- [Data]
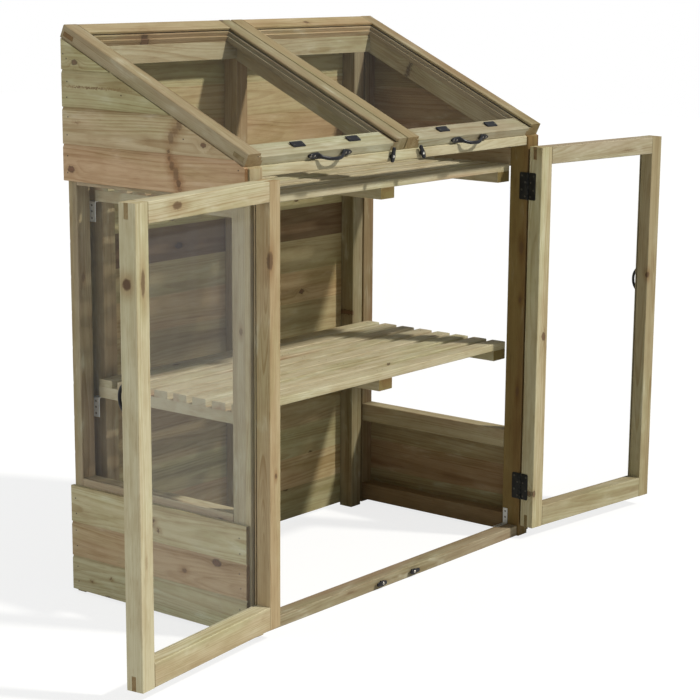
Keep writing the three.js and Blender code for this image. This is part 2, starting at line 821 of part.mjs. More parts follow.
// The part's origin is under the middle of its bounding box, on the ground.
house.updateMatrixWorld(true);
const bounds = new THREE.Box3().setFromObject(house, true);
house.position.set(-(bounds.min.x + bounds.max.x) / 2, -(bounds.min.y + bounds.max.y) / 2, -bounds.min.z);

export default house;
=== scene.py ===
# %% [markdown]
# # A wooden mini greenhouse, dressed for the picture
# The CAD model gives every timber, sheet and hinge its true size and place. This lesson gives them
# their finish: treated softwood whose growth rings run through each board, clear sheets, black iron
# and moulded plastic. It then adds the small things that a joiner fixes last: screws, nails, clips
# and brackets. They are drawn in millimetres and built in metres, in the frame of the CAD model.

# %% Load the frame
import json
from types import SimpleNamespace
import bpy
import numpy as np
from mathutils import Matrix, Vector


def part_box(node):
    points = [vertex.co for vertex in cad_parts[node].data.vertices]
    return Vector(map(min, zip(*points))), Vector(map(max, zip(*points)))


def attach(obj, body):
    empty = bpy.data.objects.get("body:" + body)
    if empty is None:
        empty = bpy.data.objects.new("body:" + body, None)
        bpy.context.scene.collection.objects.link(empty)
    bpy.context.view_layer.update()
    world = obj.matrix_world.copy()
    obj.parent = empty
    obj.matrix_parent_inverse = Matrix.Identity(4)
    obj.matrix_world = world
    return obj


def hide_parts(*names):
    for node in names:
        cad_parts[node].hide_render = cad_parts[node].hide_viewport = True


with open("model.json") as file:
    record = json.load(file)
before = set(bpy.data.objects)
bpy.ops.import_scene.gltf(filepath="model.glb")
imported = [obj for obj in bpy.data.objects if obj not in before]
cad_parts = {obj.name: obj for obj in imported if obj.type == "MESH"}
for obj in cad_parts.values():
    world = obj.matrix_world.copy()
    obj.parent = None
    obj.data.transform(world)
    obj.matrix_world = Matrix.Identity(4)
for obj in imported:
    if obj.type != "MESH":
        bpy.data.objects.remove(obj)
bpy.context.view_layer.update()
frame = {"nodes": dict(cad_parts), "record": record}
nodes = frame["nodes"]
slot_of = {part["node"]: part["material_slot"] for part in frame["record"]["subparts"]}

# %% [markdown]
# The house was drawn from the middle of its front, at the posts' front plane. The two front posts
# show where that point went, so every added piece can be given in the joiner's own measures: across
# from the middle, in from the front, and up from the ground.

# %% Find the house's own origin
X, Y, Z = np.eye(3)
SIDE = {"left": -1, "right": 1}
post_left, post_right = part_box("front_post_left"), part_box("front_post_right")
ORIGIN = np.array([(post_left[0].x + post_right[1].x) / 2, post_left[0].y, 0.0])
SLOPE = np.radians(24.5)
UP_SLOPE = np.array([0, np.cos(SLOPE), np.sin(SLOPE)])
OFF_SLOPE = np.array([0, -np.sin(SLOPE), np.cos(SLOPE)])
LID_AXES = (X, UP_SLOPE, OFF_SLOPE)
LID_FRONT, LID_HEIGHT = 10, 1152  # the lids' lower front arris
PIN_ACROSS, PIN_INWARDS = 553, -2.6  # the doors' hinge pins
DOOR_SWING = {"left": np.radians(-172.9), "right": np.radians(173.7)}
BOARD_COVER, SLAT_PITCH = 91.5, 65
BOARD_FOOT = {"lower": 8, "upper": 1075}  # where the walls of boards at the ends begin
SHELF_TOP = {"middle": 565, "top": 1070}
END_FACE, BACK_FACE = 611.8, 618.8  # how far out the boards' faces lie


def placed(points, centre, axes):
    """Points drawn in millimetres along three axes, in metres: centre + points @ axes / 1000."""
    return np.asarray(centre) + np.asarray(points, float) @ np.asarray(axes) / 1000


def house(across, inwards, up):
    """A point drawn on the house."""
    return placed((across, inwards, up), ORIGIN, (X, Y, Z))


def on_lid(across, along, rise):
    """A point drawn on a lid: across the house, along the slope and square to it."""
    return placed((across, along, rise), LID_CORNER, LID_AXES)


def door_axes(name):
    """A door's pin and its three directions where it stands open.

    A closed door runs from its pin towards the middle (1), inwards (2) and up (3). The open door is
    that one turned about the pin, so its directions are the closed ones turned by the same angle.
    """
    side, angle = SIDE[name], DOOR_SWING[name]
    swing = np.array([[np.cos(angle), -np.sin(angle), 0], [np.sin(angle), np.cos(angle), 0], Z])
    return house(side * PIN_ACROSS, PIN_INWARDS, 0), np.diag([-side, 1, 1]) @ swing.T


def on_door(name, along, inwards, up):
    """A point drawn on a closed door, from its pin, taken to where the door stands."""
    return placed((along, inwards, up), *door_axes(name))


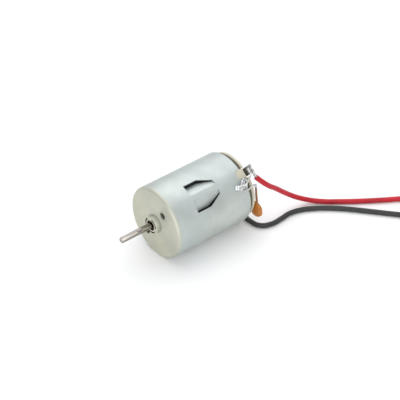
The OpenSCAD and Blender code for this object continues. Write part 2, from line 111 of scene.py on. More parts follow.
def spread(tree, value, low, high):
    """Maps the middle of a noise value to the range from low to high."""
    node = tree.nodes.new("ShaderNodeMapRange")
    node.inputs["From Min"].default_value = 0.3
    node.inputs["From Max"].default_value = 0.7
    node.inputs["To Min"].default_value = low
    node.inputs["To Max"].default_value = high
    tree.links.new(value, node.inputs["Value"])
    return node.outputs["Result"]


def blend_colours(tree, kind, factor, a, b):
    node = tree.nodes.new("ShaderNodeMix")
    node.data_type = "RGBA"
    node.blend_type = kind
    if isinstance(factor, float):
        node.inputs["Factor"].default_value = factor
    else:
        tree.links.new(factor, node.inputs["Factor"])
    for socket, value in ((node.inputs["A"], a), (node.inputs["B"], b)):
        target = [s for s in node.inputs if s.name == socket.name and s.type == "RGBA"][0]
        if isinstance(value, tuple):
            target.default_value = (*value, 1)
        else:
            tree.links.new(value, target)
    return [s for s in node.outputs if s.type == "RGBA"][0]


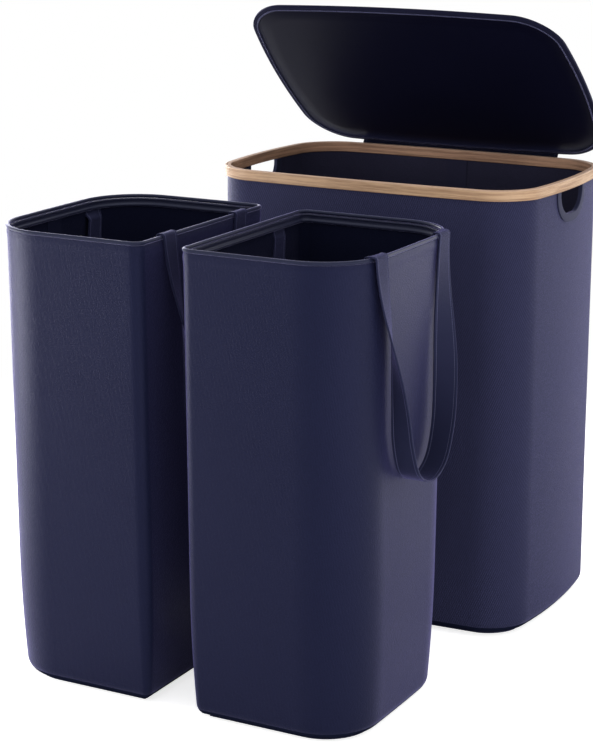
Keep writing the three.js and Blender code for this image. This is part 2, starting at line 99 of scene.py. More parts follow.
class Graph:
    """Adds nodes to one node tree and links them."""

    def __init__(self, tree: bpy.types.NodeTree) -> None:
        """Keeps the node tree of a material, a group or the world."""
        self.tree = tree

    def feed(self, socket: Socket, value: Any) -> None:
        """Links an output socket to an input, or sets the input to a value.

        Args:
            socket: the input.
            value: an output socket, or a plain value.
        """
        if isinstance(value, Socket):
            self.tree.links.new(value, socket)
        else:
            socket.default_value = value

    def add(self, kind: str, inputs: dict[str | int, Any] | None = None, **settings: Any) -> bpy.types.Node:
        """Adds a node.

        Args:
            kind: the node's type name.
            inputs: what each input socket gets, by name or number.
            settings: the node's own properties.

        Returns:
            The node.
        """
        node = self.tree.nodes.new(kind)
        for name, value in settings.items():
            setattr(node, name, value)
        for key, value in (inputs or {}).items():
            self.feed(node.inputs[key], value)
        return node

    def math(self, operation: str, *values: Any) -> Socket:
        """Adds a Math node and returns its output."""
        return self.add("ShaderNodeMath", dict(enumerate(values)), operation=operation).outputs[0]

    def times(self, first: Any, second: Any) -> Socket:
        """Multiplies two values."""
        return self.math("MULTIPLY", first, second)

    def plus(self, first: Any, second: Any) -> Socket:
        """Adds two values."""
        return self.math("ADD", first, second)

    def minus(self, first: Any, second: Any) -> Socket:
        """Subtracts the second value from the first."""
        return self.math("SUBTRACT", first, second)

    def shares(self, first: Any, second: Any, share: float) -> Socket:
        """Adds a share of the first value and the rest of the second."""
        return self.plus(self.times(first, share), self.times(second, 1 - share))

    def ramp(self, value: Any, low: Any, high: Any, to_low: Any = 0.0, to_high: Any = 1.0) -> Socket:
        """Maps a value smoothly from one range to another and returns the output."""
        inputs = {"Value": value, "From Min": low, "From Max": high, "To Min": to_low, "To Max": to_high}
        return self.add("ShaderNodeMapRange", inputs, interpolation_type="SMOOTHSTEP").outputs["Result"]

    def noise(self, vector: Any, scale: Any, detail: float, roughness: float = 0.55) -> Socket:
        """Adds a three-dimensional noise and returns its value."""
        inputs = {"Vector": vector, "Scale": scale, "Detail": detail, "Roughness": roughness}
        return self.add("ShaderNodeTexNoise", inputs).outputs["Fac"]

    def axes(self, vector: Any) -> tuple[Socket, Socket, Socket]:
        """Splits a vector into its three parts."""
        node = self.add("ShaderNodeSeparateXYZ", {"Vector": vector})
        return node.outputs["X"], node.outputs["Y"], node.outputs["Z"]

    def vector(self, x: Any, y: Any, z: Any = 0.0) -> Socket:
        """Joins three values into a vector."""
        return self.add("ShaderNodeCombineXYZ", {"X": x, "Y": y, "Z": z}).outputs["Vector"]

    def scaled(self, vector: Any, factor: Any) -> Socket:
        """Multiplies a vector or a colour by a value."""
        return self.add("ShaderNodeVectorMath", {0: vector, "Scale": factor}, operation="SCALE").outputs[0]

    def moved(self, vector: Any, shift: Any) -> Socket:
        """Adds two vectors."""
        return self.add("ShaderNodeVectorMath", {0: vector, 1: shift}, operation="ADD").outputs[0]

    def mixed(self, factor: Any, first: Any, second: Any) -> Socket:
        """Mixes two colours and returns the result."""
        inputs = {"Factor": factor, 6: first, 7: second}
        return self.add("ShaderNodeMix", inputs, data_type="RGBA", clamp_factor=True).outputs[2]

    def use(self, pattern: "Pattern", **inputs: Any) -> bpy.types.Node:
        """Adds a shared pattern's node group and feeds its inputs."""
        return self.add("ShaderNodeGroup", inputs, node_tree=pattern.tree())


ORIGIN = (0.0, 0.0, 0.0)


@dataclass(frozen=True)
class Pattern:
    """A shader node group, made once, that puts out values which vary over a surface."""

    NAME: ClassVar[str]
    INPUTS: ClassVar[dict[str, Any]]
    OUTPUTS: ClassVar[tuple[str, ...]]
    MADE: ClassVar[dict[str, bpy.types.NodeTree]] = {}

    def fill(self, graph: Graph, *inputs: Socket) -> Sequence[Socket]:
        """Adds the group's nodes; each pattern has its own.

        Args:
            graph: the group's node tree.
            inputs: the group's inputs in their order.

        Returns:
            The socket behind each output in their order.
        """
        raise NotImplementedError

    def tree(self) -> bpy.types.NodeTree:
        """Makes the group, or returns the made one.

        Returns:
            The group.
        """
        if self.NAME in self.MADE:
            return self.MADE[self.NAME]
        tree = self.MADE[self.NAME] = bpy.data.node_groups.new(self.NAME, "ShaderNodeTree")
        for label, default in self.INPUTS.items():
            kind = "NodeSocketVector" if isinstance(default, tuple) else "NodeSocketFloat"
            tree.interface.new_socket(label, in_out="INPUT", socket_type=kind).default_value = default
        for label in self.OUTPUTS:
            tree.interface.new_socket(label, in_out="OUTPUT", socket_type="NodeSocketFloat")
        graph = Graph(tree)
        source, sink = graph.add("NodeGroupInput"), graph.add("NodeGroupOutput")
        made = self.fill(graph, *(source.outputs[label] for label in self.INPUTS))
        for label, value in zip(self.OUTPUTS, made):
            graph.feed(sink.inputs[label], value)
        return tree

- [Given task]
In the lines above, find each one with "Identity" and list it.

- [Final answer]
    obj.matrix_parent_inverse = Matrix.Identity(4)
    obj.matrix_world = Matrix.Identity(4)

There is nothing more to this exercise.